* _WHAT NEEDS TO BE DONE_: Write out all of the data exactly as it appears.

* _RAW DATA_:
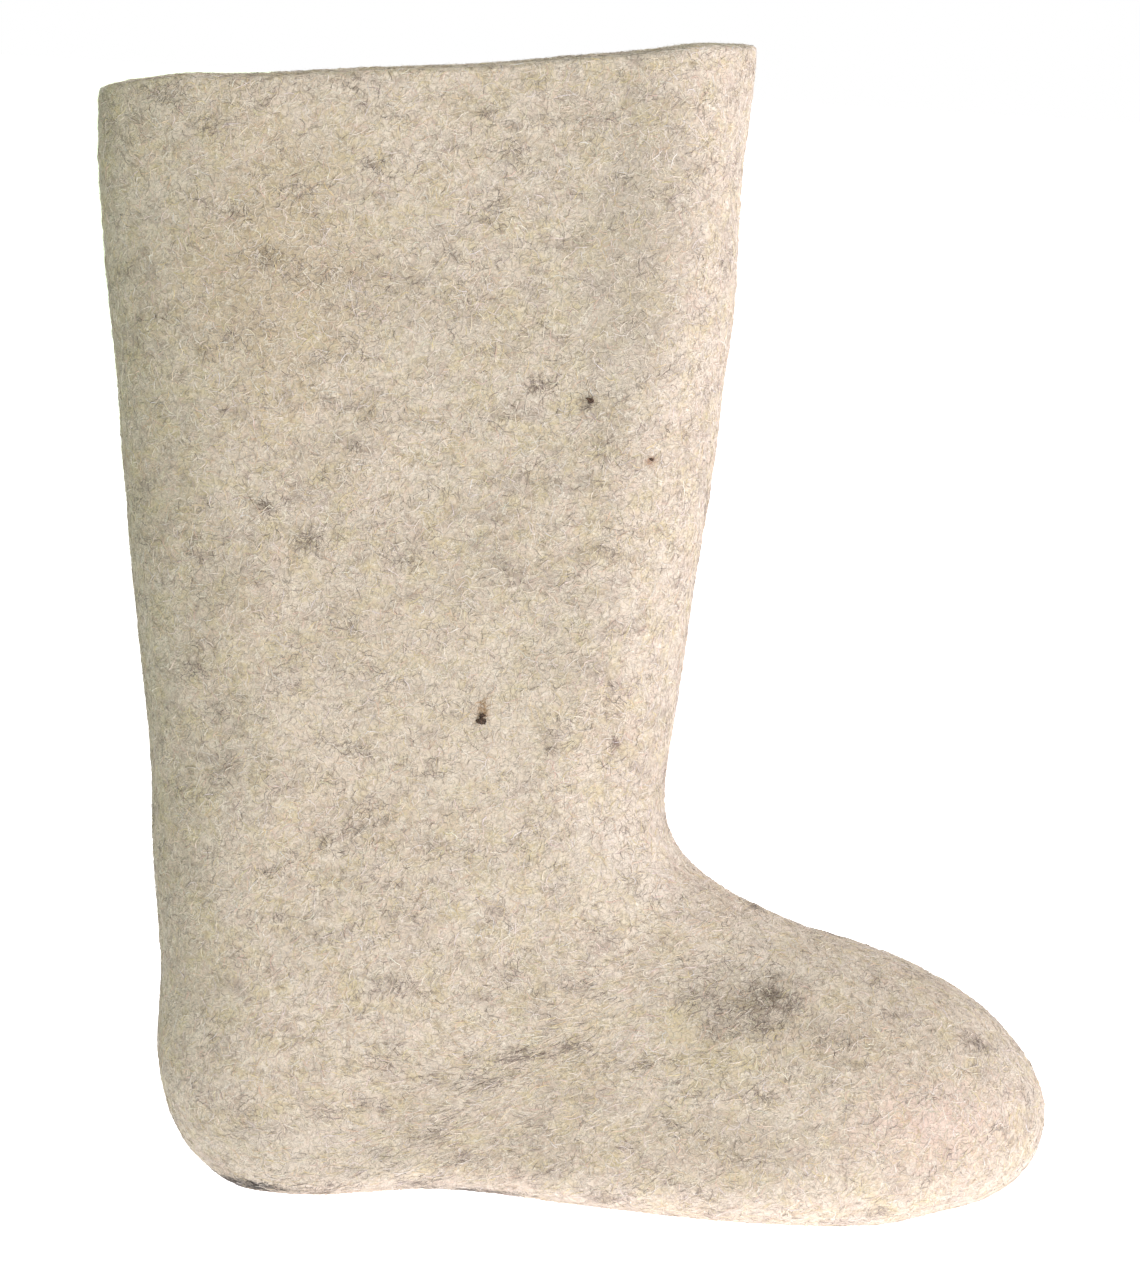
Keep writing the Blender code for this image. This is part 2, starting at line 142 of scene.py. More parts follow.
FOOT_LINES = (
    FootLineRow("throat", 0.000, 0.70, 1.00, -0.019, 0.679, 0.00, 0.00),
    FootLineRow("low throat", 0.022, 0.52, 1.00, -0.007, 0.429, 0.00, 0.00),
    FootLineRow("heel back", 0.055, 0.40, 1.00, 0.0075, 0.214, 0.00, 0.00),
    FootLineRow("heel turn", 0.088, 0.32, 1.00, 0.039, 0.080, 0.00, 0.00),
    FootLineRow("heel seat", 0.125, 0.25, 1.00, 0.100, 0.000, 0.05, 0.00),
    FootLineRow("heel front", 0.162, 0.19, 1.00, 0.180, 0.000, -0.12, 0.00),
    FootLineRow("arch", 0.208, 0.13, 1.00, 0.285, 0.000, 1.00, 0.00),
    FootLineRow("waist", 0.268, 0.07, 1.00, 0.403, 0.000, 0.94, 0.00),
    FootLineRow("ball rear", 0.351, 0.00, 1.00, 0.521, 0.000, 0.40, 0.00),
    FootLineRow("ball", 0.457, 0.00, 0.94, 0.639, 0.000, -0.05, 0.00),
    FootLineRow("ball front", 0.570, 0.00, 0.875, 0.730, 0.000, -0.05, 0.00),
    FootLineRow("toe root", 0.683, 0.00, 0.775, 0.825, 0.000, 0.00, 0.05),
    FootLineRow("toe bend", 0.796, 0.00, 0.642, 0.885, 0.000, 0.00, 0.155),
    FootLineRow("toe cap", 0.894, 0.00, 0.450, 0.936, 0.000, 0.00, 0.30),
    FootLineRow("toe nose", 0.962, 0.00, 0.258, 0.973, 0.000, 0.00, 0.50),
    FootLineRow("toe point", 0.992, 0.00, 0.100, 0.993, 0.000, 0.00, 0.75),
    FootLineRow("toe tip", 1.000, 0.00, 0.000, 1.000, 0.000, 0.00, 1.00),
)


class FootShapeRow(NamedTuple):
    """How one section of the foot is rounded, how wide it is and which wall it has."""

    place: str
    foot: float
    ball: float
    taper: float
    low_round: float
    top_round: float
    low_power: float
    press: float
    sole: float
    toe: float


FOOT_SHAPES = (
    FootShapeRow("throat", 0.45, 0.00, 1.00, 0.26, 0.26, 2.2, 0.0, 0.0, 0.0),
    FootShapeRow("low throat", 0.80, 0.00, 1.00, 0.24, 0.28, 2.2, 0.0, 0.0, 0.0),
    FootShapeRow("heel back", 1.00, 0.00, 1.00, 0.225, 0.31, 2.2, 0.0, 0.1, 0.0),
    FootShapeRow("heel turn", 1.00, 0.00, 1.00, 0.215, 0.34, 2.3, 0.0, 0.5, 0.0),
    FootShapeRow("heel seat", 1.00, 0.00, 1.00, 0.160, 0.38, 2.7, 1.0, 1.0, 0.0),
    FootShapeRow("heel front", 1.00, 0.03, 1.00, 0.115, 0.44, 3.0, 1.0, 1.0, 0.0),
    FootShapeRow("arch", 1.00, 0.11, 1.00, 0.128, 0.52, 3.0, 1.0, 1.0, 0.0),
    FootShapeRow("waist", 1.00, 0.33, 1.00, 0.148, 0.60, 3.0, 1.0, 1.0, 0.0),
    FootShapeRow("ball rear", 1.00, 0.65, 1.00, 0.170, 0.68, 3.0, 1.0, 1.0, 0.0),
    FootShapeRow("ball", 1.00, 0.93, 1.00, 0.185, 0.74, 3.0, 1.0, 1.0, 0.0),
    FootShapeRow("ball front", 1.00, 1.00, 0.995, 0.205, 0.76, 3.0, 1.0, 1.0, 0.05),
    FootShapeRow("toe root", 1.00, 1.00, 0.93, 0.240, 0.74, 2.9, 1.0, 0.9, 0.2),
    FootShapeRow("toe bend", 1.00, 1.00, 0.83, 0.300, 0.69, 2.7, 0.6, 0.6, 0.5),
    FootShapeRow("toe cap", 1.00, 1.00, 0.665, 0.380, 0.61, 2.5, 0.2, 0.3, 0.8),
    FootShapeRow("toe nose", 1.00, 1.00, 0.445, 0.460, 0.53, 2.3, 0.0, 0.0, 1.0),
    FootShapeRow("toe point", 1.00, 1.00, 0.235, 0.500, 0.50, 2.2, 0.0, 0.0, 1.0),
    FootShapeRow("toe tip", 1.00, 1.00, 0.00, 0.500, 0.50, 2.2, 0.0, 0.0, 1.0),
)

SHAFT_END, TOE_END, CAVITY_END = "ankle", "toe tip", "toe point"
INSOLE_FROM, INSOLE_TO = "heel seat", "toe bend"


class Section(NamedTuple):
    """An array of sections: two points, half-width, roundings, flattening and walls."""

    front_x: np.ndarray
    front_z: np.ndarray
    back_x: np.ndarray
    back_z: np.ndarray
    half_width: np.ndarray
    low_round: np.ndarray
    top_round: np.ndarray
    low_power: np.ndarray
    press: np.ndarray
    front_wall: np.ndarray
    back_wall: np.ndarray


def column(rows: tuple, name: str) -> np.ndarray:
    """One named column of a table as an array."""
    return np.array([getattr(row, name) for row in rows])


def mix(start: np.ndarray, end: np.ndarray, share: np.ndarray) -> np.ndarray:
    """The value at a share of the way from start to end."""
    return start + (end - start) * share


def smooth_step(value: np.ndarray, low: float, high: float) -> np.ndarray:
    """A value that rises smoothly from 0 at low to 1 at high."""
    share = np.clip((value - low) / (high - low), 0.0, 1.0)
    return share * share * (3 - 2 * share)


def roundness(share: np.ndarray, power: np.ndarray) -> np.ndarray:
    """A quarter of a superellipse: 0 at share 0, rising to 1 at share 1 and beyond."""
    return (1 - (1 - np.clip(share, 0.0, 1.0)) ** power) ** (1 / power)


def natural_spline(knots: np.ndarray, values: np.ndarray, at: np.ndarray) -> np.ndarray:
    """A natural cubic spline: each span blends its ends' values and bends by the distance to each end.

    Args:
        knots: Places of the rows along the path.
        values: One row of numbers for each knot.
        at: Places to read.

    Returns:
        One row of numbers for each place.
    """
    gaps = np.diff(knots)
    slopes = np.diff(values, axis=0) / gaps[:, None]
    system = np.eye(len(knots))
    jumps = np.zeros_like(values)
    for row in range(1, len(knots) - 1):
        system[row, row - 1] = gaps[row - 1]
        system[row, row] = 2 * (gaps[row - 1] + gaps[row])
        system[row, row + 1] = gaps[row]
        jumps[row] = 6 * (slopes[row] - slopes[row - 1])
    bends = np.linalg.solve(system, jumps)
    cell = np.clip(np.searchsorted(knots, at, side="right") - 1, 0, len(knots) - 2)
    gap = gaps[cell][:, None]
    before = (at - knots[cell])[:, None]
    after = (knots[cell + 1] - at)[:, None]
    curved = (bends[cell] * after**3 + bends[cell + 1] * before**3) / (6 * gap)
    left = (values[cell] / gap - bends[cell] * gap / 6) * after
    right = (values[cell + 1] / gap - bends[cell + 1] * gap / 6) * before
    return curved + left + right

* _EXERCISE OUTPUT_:
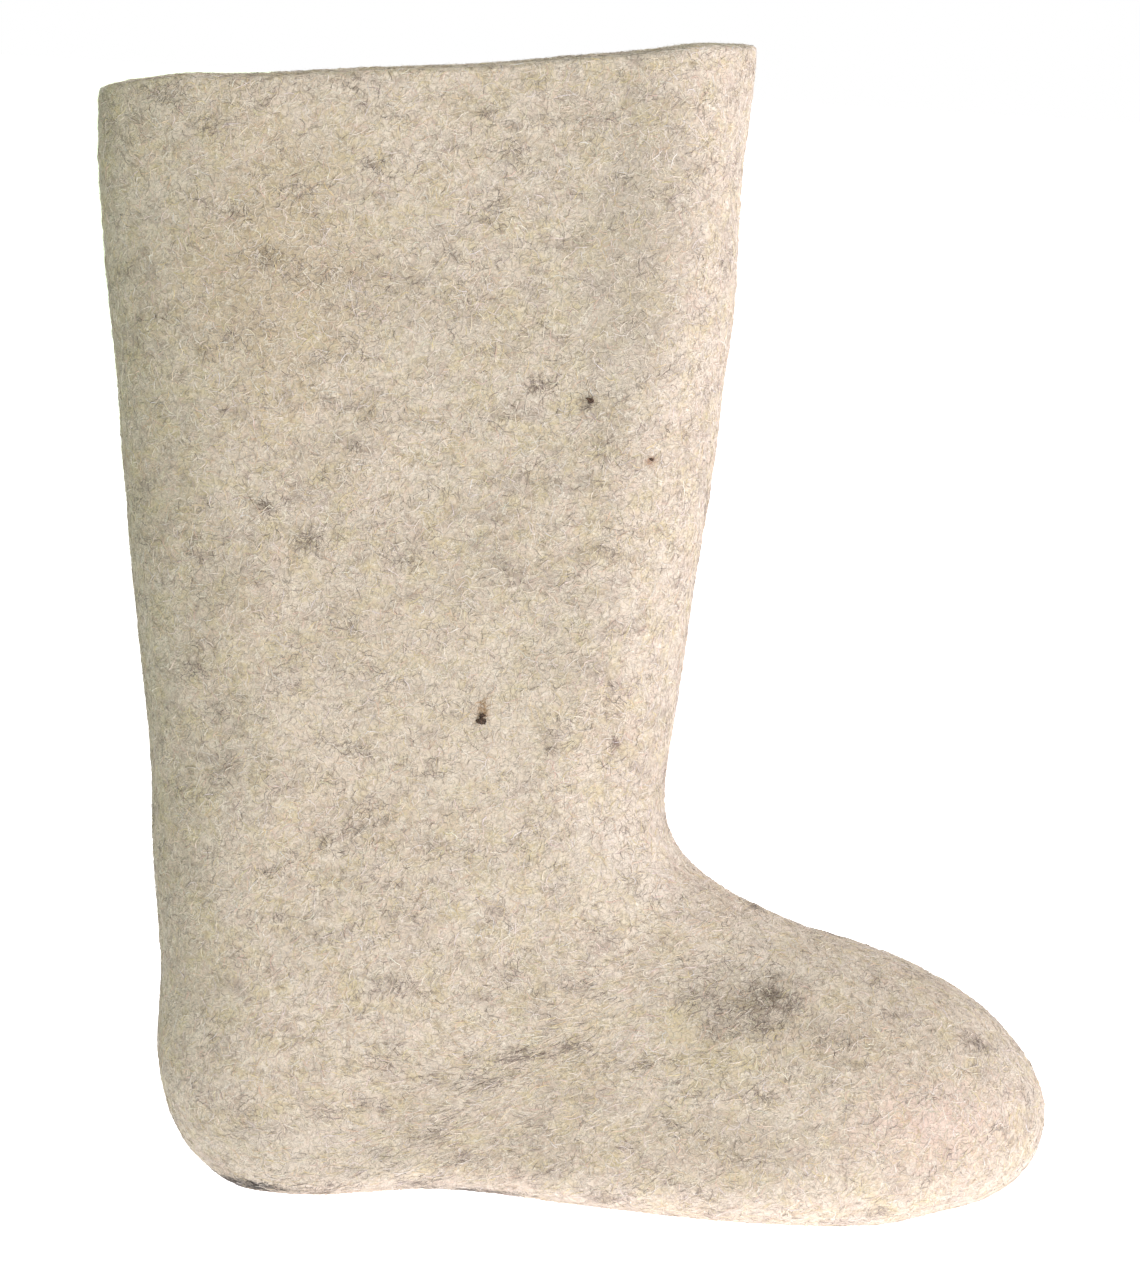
Keep writing the Blender code for this image. This is part 2, starting at line 142 of scene.py. More parts follow.
FOOT_LINES = (
    FootLineRow("throat", 0.000, 0.70, 1.00, -0.019, 0.679, 0.00, 0.00),
    FootLineRow("low throat", 0.022, 0.52, 1.00, -0.007, 0.429, 0.00, 0.00),
    FootLineRow("heel back", 0.055, 0.40, 1.00, 0.0075, 0.214, 0.00, 0.00),
    FootLineRow("heel turn", 0.088, 0.32, 1.00, 0.039, 0.080, 0.00, 0.00),
    FootLineRow("heel seat", 0.125, 0.25, 1.00, 0.100, 0.000, 0.05, 0.00),
    FootLineRow("heel front", 0.162, 0.19, 1.00, 0.180, 0.000, -0.12, 0.00),
    FootLineRow("arch", 0.208, 0.13, 1.00, 0.285, 0.000, 1.00, 0.00),
    FootLineRow("waist", 0.268, 0.07, 1.00, 0.403, 0.000, 0.94, 0.00),
    FootLineRow("ball rear", 0.351, 0.00, 1.00, 0.521, 0.000, 0.40, 0.00),
    FootLineRow("ball", 0.457, 0.00, 0.94, 0.639, 0.000, -0.05, 0.00),
    FootLineRow("ball front", 0.570, 0.00, 0.875, 0.730, 0.000, -0.05, 0.00),
    FootLineRow("toe root", 0.683, 0.00, 0.775, 0.825, 0.000, 0.00, 0.05),
    FootLineRow("toe bend", 0.796, 0.00, 0.642, 0.885, 0.000, 0.00, 0.155),
    FootLineRow("toe cap", 0.894, 0.00, 0.450, 0.936, 0.000, 0.00, 0.30),
    FootLineRow("toe nose", 0.962, 0.00, 0.258, 0.973, 0.000, 0.00, 0.50),
    FootLineRow("toe point", 0.992, 0.00, 0.100, 0.993, 0.000, 0.00, 0.75),
    FootLineRow("toe tip", 1.000, 0.00, 0.000, 1.000, 0.000, 0.00, 1.00),
)


class FootShapeRow(NamedTuple):
    """How one section of the foot is rounded, how wide it is and which wall it has."""

    place: str
    foot: float
    ball: float
    taper: float
    low_round: float
    top_round: float
    low_power: float
    press: float
    sole: float
    toe: float


FOOT_SHAPES = (
    FootShapeRow("throat", 0.45, 0.00, 1.00, 0.26, 0.26, 2.2, 0.0, 0.0, 0.0),
    FootShapeRow("low throat", 0.80, 0.00, 1.00, 0.24, 0.28, 2.2, 0.0, 0.0, 0.0),
    FootShapeRow("heel back", 1.00, 0.00, 1.00, 0.225, 0.31, 2.2, 0.0, 0.1, 0.0),
    FootShapeRow("heel turn", 1.00, 0.00, 1.00, 0.215, 0.34, 2.3, 0.0, 0.5, 0.0),
    FootShapeRow("heel seat", 1.00, 0.00, 1.00, 0.160, 0.38, 2.7, 1.0, 1.0, 0.0),
    FootShapeRow("heel front", 1.00, 0.03, 1.00, 0.115, 0.44, 3.0, 1.0, 1.0, 0.0),
    FootShapeRow("arch", 1.00, 0.11, 1.00, 0.128, 0.52, 3.0, 1.0, 1.0, 0.0),
    FootShapeRow("waist", 1.00, 0.33, 1.00, 0.148, 0.60, 3.0, 1.0, 1.0, 0.0),
    FootShapeRow("ball rear", 1.00, 0.65, 1.00, 0.170, 0.68, 3.0, 1.0, 1.0, 0.0),
    FootShapeRow("ball", 1.00, 0.93, 1.00, 0.185, 0.74, 3.0, 1.0, 1.0, 0.0),
    FootShapeRow("ball front", 1.00, 1.00, 0.995, 0.205, 0.76, 3.0, 1.0, 1.0, 0.05),
    FootShapeRow("toe root", 1.00, 1.00, 0.93, 0.240, 0.74, 2.9, 1.0, 0.9, 0.2),
    FootShapeRow("toe bend", 1.00, 1.00, 0.83, 0.300, 0.69, 2.7, 0.6, 0.6, 0.5),
    FootShapeRow("toe cap", 1.00, 1.00, 0.665, 0.380, 0.61, 2.5, 0.2, 0.3, 0.8),
    FootShapeRow("toe nose", 1.00, 1.00, 0.445, 0.460, 0.53, 2.3, 0.0, 0.0, 1.0),
    FootShapeRow("toe point", 1.00, 1.00, 0.235, 0.500, 0.50, 2.2, 0.0, 0.0, 1.0),
    FootShapeRow("toe tip", 1.00, 1.00, 0.00, 0.500, 0.50, 2.2, 0.0, 0.0, 1.0),
)

SHAFT_END, TOE_END, CAVITY_END = "ankle", "toe tip", "toe point"
INSOLE_FROM, INSOLE_TO = "heel seat", "toe bend"


class Section(NamedTuple):
    """An array of sections: two points, half-width, roundings, flattening and walls."""

    front_x: np.ndarray
    front_z: np.ndarray
    back_x: np.ndarray
    back_z: np.ndarray
    half_width: np.ndarray
    low_round: np.ndarray
    top_round: np.ndarray
    low_power: np.ndarray
    press: np.ndarray
    front_wall: np.ndarray
    back_wall: np.ndarray


def column(rows: tuple, name: str) -> np.ndarray:
    """One named column of a table as an array."""
    return np.array([getattr(row, name) for row in rows])


def mix(start: np.ndarray, end: np.ndarray, share: np.ndarray) -> np.ndarray:
    """The value at a share of the way from start to end."""
    return start + (end - start) * share


def smooth_step(value: np.ndarray, low: float, high: float) -> np.ndarray:
    """A value that rises smoothly from 0 at low to 1 at high."""
    share = np.clip((value - low) / (high - low), 0.0, 1.0)
    return share * share * (3 - 2 * share)


def roundness(share: np.ndarray, power: np.ndarray) -> np.ndarray:
    """A quarter of a superellipse: 0 at share 0, rising to 1 at share 1 and beyond."""
    return (1 - (1 - np.clip(share, 0.0, 1.0)) ** power) ** (1 / power)


def natural_spline(knots: np.ndarray, values: np.ndarray, at: np.ndarray) -> np.ndarray:
    """A natural cubic spline: each span blends its ends' values and bends by the distance to each end.

    Args:
        knots: Places of the rows along the path.
        values: One row of numbers for each knot.
        at: Places to read.

    Returns:
        One row of numbers for each place.
    """
    gaps = np.diff(knots)
    slopes = np.diff(values, axis=0) / gaps[:, None]
    system = np.eye(len(knots))
    jumps = np.zeros_like(values)
    for row in range(1, len(knots) - 1):
        system[row, row - 1] = gaps[row - 1]
        system[row, row] = 2 * (gaps[row - 1] + gaps[row])
        system[row, row + 1] = gaps[row]
        jumps[row] = 6 * (slopes[row] - slopes[row - 1])
    bends = np.linalg.solve(system, jumps)
    cell = np.clip(np.searchsorted(knots, at, side="right") - 1, 0, len(knots) - 2)
    gap = gaps[cell][:, None]
    before = (at - knots[cell])[:, None]
    after = (knots[cell + 1] - at)[:, None]
    curved = (bends[cell] * after**3 + bends[cell + 1] * before**3) / (6 * gap)
    left = (values[cell] / gap - bends[cell] * gap / 6) * after
    right = (values[cell + 1] / gap - bends[cell + 1] * gap / 6) * before
    return curved + left + right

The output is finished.